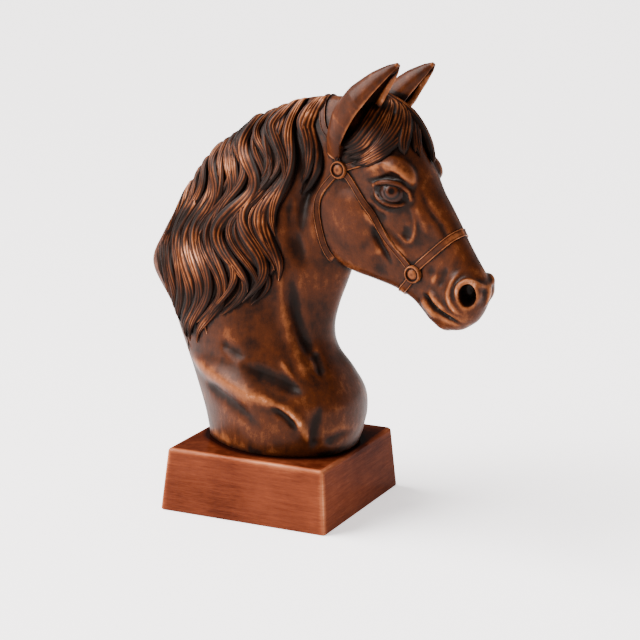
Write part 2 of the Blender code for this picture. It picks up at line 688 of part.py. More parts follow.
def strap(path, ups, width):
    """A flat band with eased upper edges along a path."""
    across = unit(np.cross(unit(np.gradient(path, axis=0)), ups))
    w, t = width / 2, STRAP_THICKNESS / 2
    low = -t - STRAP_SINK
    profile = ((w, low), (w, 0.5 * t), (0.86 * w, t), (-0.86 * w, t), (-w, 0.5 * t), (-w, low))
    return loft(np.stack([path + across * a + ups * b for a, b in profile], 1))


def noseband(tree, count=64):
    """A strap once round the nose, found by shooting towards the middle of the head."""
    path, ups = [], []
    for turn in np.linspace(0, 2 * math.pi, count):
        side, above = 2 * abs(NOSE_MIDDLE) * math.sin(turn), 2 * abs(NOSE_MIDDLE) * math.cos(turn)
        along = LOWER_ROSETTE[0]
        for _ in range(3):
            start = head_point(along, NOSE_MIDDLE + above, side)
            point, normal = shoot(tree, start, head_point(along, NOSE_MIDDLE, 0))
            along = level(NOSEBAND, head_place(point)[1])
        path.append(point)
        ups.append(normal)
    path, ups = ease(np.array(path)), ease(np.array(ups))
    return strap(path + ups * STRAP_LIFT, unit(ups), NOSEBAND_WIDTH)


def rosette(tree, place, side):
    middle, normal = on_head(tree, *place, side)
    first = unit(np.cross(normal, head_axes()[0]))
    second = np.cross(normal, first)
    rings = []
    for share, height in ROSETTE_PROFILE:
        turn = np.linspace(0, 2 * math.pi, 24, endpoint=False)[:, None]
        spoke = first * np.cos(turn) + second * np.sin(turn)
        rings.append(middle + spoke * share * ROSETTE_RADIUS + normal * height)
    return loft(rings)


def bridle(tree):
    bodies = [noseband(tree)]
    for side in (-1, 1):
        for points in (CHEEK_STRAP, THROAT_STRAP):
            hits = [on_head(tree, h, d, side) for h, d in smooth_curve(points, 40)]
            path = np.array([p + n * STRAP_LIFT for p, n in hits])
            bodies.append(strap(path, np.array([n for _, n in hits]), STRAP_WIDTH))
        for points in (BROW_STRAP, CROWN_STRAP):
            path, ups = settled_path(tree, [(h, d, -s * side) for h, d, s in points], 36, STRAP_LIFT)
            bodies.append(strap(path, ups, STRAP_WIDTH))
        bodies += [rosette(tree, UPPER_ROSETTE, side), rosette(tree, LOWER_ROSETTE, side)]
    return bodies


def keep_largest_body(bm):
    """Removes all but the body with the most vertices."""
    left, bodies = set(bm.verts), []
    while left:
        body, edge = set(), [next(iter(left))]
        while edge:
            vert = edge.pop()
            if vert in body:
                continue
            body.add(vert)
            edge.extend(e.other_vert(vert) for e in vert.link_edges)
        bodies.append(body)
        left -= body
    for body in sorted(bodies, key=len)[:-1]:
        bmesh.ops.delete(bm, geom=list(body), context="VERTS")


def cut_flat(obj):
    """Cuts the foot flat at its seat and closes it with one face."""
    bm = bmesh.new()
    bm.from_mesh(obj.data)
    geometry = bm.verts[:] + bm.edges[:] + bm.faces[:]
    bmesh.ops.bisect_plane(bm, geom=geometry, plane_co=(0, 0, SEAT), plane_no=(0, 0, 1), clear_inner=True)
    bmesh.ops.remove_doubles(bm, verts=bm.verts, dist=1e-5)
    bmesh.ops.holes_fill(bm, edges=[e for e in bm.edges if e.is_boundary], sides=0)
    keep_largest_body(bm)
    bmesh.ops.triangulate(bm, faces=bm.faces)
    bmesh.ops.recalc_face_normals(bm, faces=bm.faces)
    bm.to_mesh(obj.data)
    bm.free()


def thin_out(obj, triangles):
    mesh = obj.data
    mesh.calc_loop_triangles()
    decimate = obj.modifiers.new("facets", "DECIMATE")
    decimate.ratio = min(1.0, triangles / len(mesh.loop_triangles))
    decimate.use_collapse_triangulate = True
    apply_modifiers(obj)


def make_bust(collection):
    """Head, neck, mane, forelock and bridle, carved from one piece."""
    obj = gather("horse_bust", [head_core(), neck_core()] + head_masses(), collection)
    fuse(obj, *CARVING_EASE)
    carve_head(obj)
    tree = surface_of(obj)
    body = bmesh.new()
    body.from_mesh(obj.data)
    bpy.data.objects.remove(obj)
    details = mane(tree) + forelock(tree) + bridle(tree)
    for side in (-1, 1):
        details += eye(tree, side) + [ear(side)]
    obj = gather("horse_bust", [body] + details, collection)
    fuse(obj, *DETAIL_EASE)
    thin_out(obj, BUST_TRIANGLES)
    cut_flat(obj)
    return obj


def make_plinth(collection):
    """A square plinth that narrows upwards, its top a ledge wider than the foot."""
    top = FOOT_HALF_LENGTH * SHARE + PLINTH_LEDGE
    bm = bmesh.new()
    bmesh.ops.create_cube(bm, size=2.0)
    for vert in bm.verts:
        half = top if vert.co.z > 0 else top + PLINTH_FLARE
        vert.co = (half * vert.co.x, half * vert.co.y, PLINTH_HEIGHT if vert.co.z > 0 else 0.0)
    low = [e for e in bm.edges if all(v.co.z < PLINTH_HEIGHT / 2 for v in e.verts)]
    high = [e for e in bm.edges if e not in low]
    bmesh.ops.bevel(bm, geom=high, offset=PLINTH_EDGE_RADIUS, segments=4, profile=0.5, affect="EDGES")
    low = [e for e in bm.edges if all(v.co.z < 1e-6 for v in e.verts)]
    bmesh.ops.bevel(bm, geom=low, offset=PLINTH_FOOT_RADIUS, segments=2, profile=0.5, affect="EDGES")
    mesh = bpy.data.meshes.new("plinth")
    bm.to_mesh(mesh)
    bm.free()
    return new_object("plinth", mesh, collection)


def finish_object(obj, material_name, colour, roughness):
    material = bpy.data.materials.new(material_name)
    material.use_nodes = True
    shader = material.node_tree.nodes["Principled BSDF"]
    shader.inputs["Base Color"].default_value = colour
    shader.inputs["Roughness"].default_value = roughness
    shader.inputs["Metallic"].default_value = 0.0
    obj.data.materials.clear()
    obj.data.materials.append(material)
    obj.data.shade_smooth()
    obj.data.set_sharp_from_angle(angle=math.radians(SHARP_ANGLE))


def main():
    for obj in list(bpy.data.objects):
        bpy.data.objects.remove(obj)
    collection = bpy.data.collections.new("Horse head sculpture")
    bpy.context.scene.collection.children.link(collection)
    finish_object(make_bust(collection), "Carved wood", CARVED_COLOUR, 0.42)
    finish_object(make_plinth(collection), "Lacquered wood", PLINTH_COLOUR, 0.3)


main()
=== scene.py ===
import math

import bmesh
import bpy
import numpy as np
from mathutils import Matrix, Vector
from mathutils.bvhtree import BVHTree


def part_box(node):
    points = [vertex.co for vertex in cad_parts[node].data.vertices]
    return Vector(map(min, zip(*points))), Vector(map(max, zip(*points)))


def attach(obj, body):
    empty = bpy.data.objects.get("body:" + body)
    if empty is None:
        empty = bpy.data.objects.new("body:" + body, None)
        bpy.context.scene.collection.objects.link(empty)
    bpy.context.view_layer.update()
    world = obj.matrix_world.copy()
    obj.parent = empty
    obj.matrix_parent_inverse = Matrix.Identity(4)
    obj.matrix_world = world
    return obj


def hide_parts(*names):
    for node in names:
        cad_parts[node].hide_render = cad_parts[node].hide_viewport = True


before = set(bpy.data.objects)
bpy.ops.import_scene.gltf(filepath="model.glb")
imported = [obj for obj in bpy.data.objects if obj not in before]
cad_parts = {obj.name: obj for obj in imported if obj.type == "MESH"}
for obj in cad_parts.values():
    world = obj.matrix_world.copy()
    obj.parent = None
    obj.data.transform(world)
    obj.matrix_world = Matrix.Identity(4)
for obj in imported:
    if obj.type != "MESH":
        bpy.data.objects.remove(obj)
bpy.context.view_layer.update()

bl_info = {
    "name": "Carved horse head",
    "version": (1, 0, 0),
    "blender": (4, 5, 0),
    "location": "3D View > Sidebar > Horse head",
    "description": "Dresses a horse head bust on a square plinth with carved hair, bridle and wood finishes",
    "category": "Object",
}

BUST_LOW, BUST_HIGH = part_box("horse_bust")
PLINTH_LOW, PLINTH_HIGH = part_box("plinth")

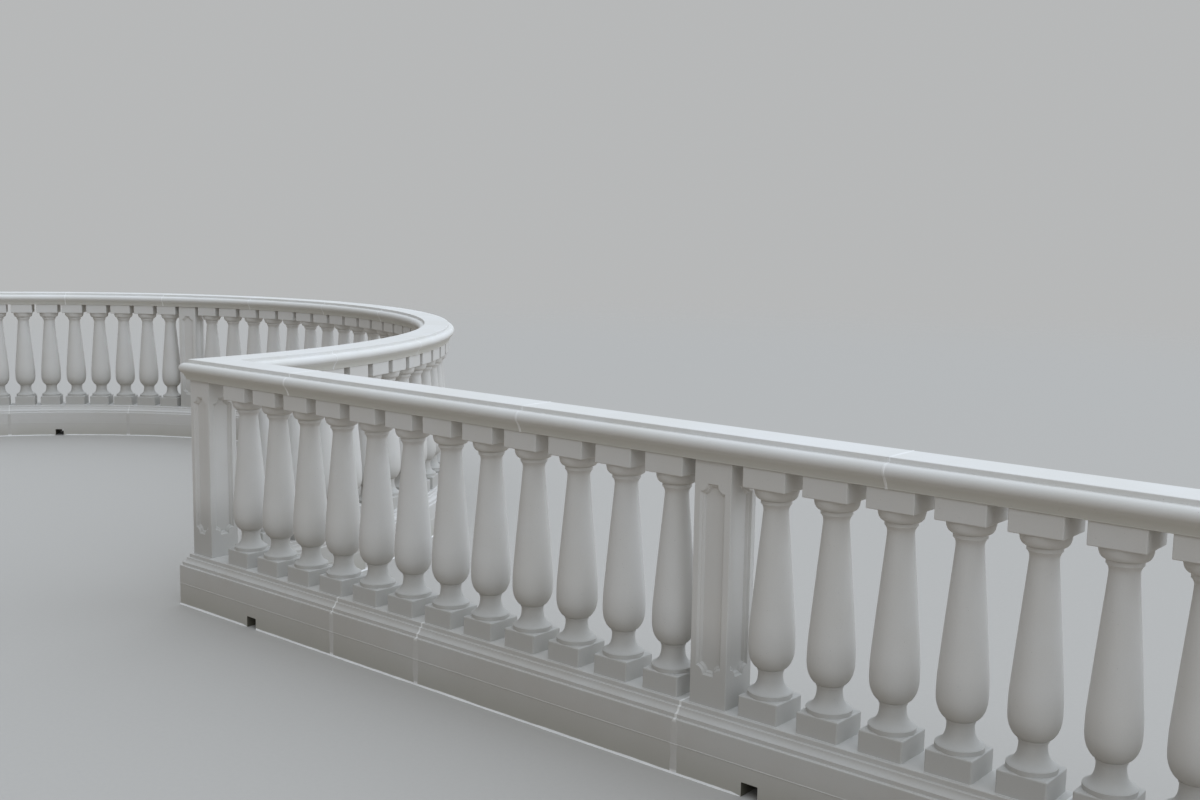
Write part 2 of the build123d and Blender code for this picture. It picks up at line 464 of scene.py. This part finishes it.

-=-=-=-=-

[CHALLENGE]:
Return the lines from the line with "obj.data.materials.append(material)" through the line with "if empty is", inclusive, exactly as they stand, and nothing else.

[SOLUTION TO THE PROBLEM]:
    obj.data.materials.append(material)
    obj.data.shade_smooth()
    obj.data.set_sharp_from_angle(angle=math.radians(SHARP_ANGLE))


def main():
    for obj in list(bpy.data.objects):
        bpy.data.objects.remove(obj)
    collection = bpy.data.collections.new("Horse head sculpture")
    bpy.context.scene.collection.children.link(collection)
    finish_object(make_bust(collection), "Carved wood", CARVED_COLOUR, 0.42)
    finish_object(make_plinth(collection), "Lacquered wood", PLINTH_COLOUR, 0.3)


main()
=== scene.py ===
import math

import bmesh
import bpy
import numpy as np
from mathutils import Matrix, Vector
from mathutils.bvhtree import BVHTree


def part_box(node):
    points = [vertex.co for vertex in cad_parts[node].data.vertices]
    return Vector(map(min, zip(*points))), Vector(map(max, zip(*points)))


def attach(obj, body):
    empty = bpy.data.objects.get("body:" + body)
    if empty is None:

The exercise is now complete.